Jason wants to know more about the legends that Barnabas’ relatives were buried with their jewels, the legends that gave Willie the idea of robbing their graves and thereby led to Barnabas’ release from his coffin. Barnabas tells Jason those legends are false, and rehearses his whole “cousin from England” bit. Not much happens. Still, the conversation is fun to watch, because the actors are both on top of their game and the characters represent different directions Dark Shadows might have taken at different points in its development.

Episode 216: First the boy is sorry, then the boy is sick, now the boy must stay

Seagoing con man Jason McGuire finds his old henchman, the sorely bedraggled Willie Loomis, in a bar and drags him back to the great house of Collinwood. He orders Willie to apologize to reclusive matriarch Liz and her daughter Carolyn for, among other things, trying to rape Carolyn. The ladies distrust Willie at first, and Carolyn has occasion to remind Willie that she had to fend him off by pointing a loaded pistol at him and promising to blow his brains out. After a few minutes, though, Carolyn realizes that Willie is strangely changed and seriously ill.
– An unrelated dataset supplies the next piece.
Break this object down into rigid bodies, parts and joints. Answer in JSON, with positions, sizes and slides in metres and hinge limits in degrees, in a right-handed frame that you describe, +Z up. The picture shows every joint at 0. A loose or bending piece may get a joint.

Carolyn leaves, and Liz and Jason have a scene together in the drawing room while Willie and the portrait of Barnabas Collins have a scene in the foyer. Willie and the portrait have some fresh material to explore; Willie tries to evade the portrait’s gaze. When he cannot, he screams and faints. A closeup of the portrait emphasizes its grim look of command. It was Willie’s obsession with the portrait that drew him to his doom, and now a sinister force calls to him through it.
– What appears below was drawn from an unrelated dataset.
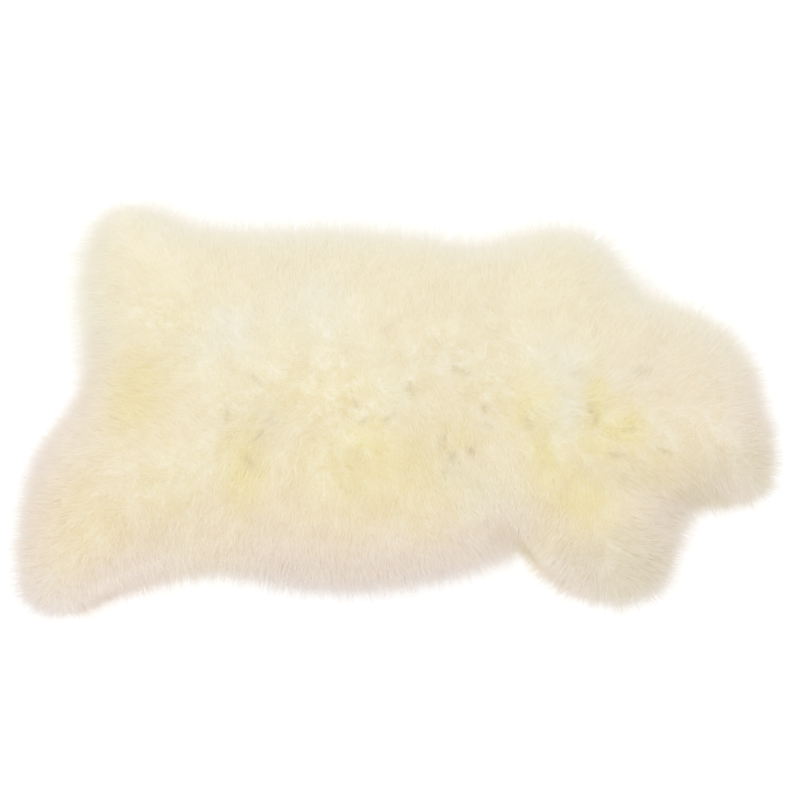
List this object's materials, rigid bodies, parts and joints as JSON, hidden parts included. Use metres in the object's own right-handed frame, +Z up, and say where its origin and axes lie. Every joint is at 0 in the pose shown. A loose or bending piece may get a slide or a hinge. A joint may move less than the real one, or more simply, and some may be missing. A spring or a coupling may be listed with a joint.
{
  "type": "sheepskin rug",
  "caption": "Flat sheepskin rug of tanned hide with long brushed ivory wool, its outline showing the neck and legs; lies wool side up on a floor, bench or seat.",
  "frame": {"origin": "on the flat underside, in the middle of the box that the rug fills on the floor", "axes": "+X from the tail edge to the neck, +Y across the skin, +Z up through the wool"},
  "size_m": [1.0088, 0.6502, 0.053],
  "materials": {
    "wool": "long brushed wool, matt with a soft sheen",
    "hide": "tanned flesh side, suede nap"
  },
  "bodies": {
    "root": {"sheepskin": "wool"}
  },
  "joints": []
}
Willie loses his fight with the portrait. Screenshot by Dark Shadows Before I Die

The scene in the drawing room is anything but fresh. Jason makes a demand of Liz, in this case that she let Willie stay in the house; Liz resists the demand; Jason threatens to expose her terrible secret; Liz capitulates. This is the eleventh time we have seen this particular ritual, and it is no more interesting than were the previous ten.

Writing from the perspective of someone who started watching Dark Shadows with #210, Danny Horn praises the acting of Joan Bennett and Dennis Patrick and declares this the first good scene on the show. Bennett and Patrick were outstanding performers to be sure, but those of us who have seen this same scene so many times before will be less enthusiastic. Besides, there have been some other good scenes in the last few days, even if most of them involved actors triumphing over weak scripts. And in the first months of the series, there were whole episodes that were good, one of them as recently as eight weeks ago.

It is by no means clear why Jason wants Willie in the house. Jason’s whole plan seems to be to blackmail Liz and squeeze her for whatever he can get, and Willie plays no part in that. On the contrary, the danger he represents to Carolyn and to well-meaning governess Vicki very nearly prompts Liz to call the police and put an end to the whole situation.

In #204 and #205, Willie threatened to expose Jason’s guilty secrets if he didn’t deliver a large sum of money right away, suggesting that Jason is keeping his own blackmailer close at hand. But yesterday, Willie said he didn’t want any money, and today he says that he wants to go far away and never see Collinwood again. So it would seem Jason is off whatever hook Willie may have been keeping him on.

Liz breaks it to Carolyn that Willie is going to be back in the house while he recovers from his illness. Carolyn at once agrees that this is as it should be. She is deeply concerned about Willie’s sorry state and believes that his apology is sincere. She asks Liz if she also believes this. Joan Bennett plays her response for a laugh- Liz is so surprised that Carolyn is actually convinced by Willie that she momentarily forgets to pretend to be convinced herself.

Viewers who saw all of Willie’s depredations will appreciate Carolyn’s response. If someone as thoroughly loathsome as he was can inspire this much sympathy after falling under the malign influence he has released, how much more poignant will it be when the same influence starts to work on a character we actually like?

The episode ends with a scene between Willie and Jason. Willie is in bed, moaning that he wants to get away from Collinwood, while Jason bullies him to stay and tries to find out what’s wrong with him. When Willie snarls at him to stay away from the bite on his wrist, all those scenes with Liz become retroactively easier to tolerate. Willie was hard to watch when he was trying to rape the female characters, but now that he has been brought low by the fell powers of darkness he’s likable enough. Jason’s insistence on probing into Willie’s doings suggests he too will get his comeuppance sooner or later.

The contrast between Carolyn’s final speech to Liz, with its reference to Willie’s apparently “spiritual” disorder and her remark that she isn’t sure she wants to know what is going on with him, and Jason’s final interrogation of Willie, with its assumptions that Willie has committed a specific crime and sustained a specific injury in the course of it, shows the difference between Carolyn and Jason as characters. Carolyn has been on Dark Shadows from the beginning and knows that the ghosts have been getting more and more intrusive. She remembers that her Aunt Laura visited recently and turned out to be a murderous fire witch from beyond the grave, and that by the end of Laura’s time no one could be sure if anything that has happened in Collinsport has been entirely of this earth. She knows that she is part of a supernatural thriller/ horror story, and has an eye out for the uncanny.

Jason showed up only a few weeks ago, immediately after Laura vanished. He is an in-betweener, meant to sweep away some leftover story elements, get the vampire onto the show, and fill time before the deadline for departure the actor gave the producers when he took the part. But as far as Jason knows, he is the leading character in a show about blackmail plots, whodunits, and missing fountain pens. He is a throwback to a phase of the show that ended in November of 1966, and he is speeding towards his doom.